Data shown
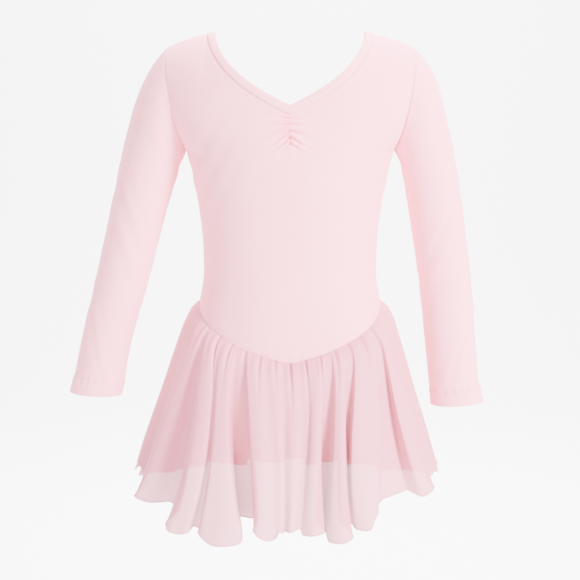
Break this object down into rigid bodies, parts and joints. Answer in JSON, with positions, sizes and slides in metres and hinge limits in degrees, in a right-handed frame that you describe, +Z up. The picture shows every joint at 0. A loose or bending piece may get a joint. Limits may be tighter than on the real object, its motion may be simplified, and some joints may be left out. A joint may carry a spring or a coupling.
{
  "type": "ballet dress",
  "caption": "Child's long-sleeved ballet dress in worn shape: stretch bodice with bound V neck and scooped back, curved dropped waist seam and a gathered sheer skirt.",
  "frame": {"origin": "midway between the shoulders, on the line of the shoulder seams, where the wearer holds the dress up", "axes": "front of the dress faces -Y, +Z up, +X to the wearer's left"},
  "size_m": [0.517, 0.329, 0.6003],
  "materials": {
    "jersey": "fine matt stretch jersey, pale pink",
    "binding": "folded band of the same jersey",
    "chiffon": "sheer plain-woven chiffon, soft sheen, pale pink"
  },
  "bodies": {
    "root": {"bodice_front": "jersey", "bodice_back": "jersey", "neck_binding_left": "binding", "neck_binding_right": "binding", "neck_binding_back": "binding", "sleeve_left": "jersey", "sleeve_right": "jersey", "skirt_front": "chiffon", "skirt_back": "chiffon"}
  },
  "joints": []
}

Aim of the task
Copy out the material word for word and line for line.

Answer for this exercise
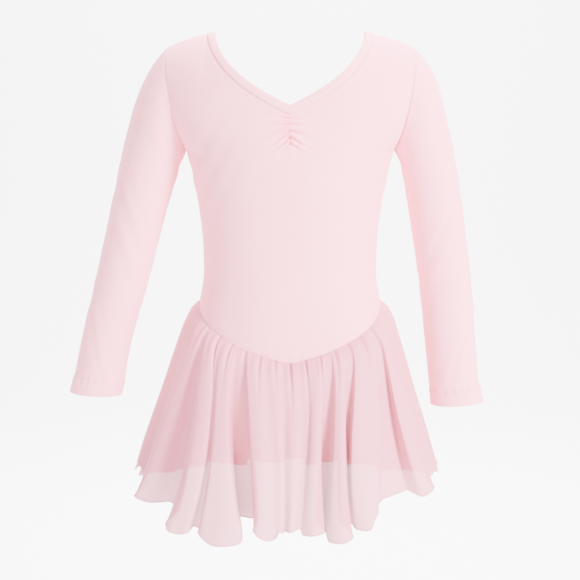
Break this object down into rigid bodies, parts and joints. Answer in JSON, with positions, sizes and slides in metres and hinge limits in degrees, in a right-handed frame that you describe, +Z up. The picture shows every joint at 0. A loose or bending piece may get a joint. Limits may be tighter than on the real object, its motion may be simplified, and some joints may be left out. A joint may carry a spring or a coupling.
{
  "type": "ballet dress",
  "caption": "Child's long-sleeved ballet dress in worn shape: stretch bodice with bound V neck and scooped back, curved dropped waist seam and a gathered sheer skirt.",
  "frame": {"origin": "midway between the shoulders, on the line of the shoulder seams, where the wearer holds the dress up", "axes": "front of the dress faces -Y, +Z up, +X to the wearer's left"},
  "size_m": [0.517, 0.329, 0.6003],
  "materials": {
    "jersey": "fine matt stretch jersey, pale pink",
    "binding": "folded band of the same jersey",
    "chiffon": "sheer plain-woven chiffon, soft sheen, pale pink"
  },
  "bodies": {
    "root": {"bodice_front": "jersey", "bodice_back": "jersey", "neck_binding_left": "binding", "neck_binding_right": "binding", "neck_binding_back": "binding", "sleeve_left": "jersey", "sleeve_right": "jersey", "skirt_front": "chiffon", "skirt_back": "chiffon"}
  },
  "joints": []
}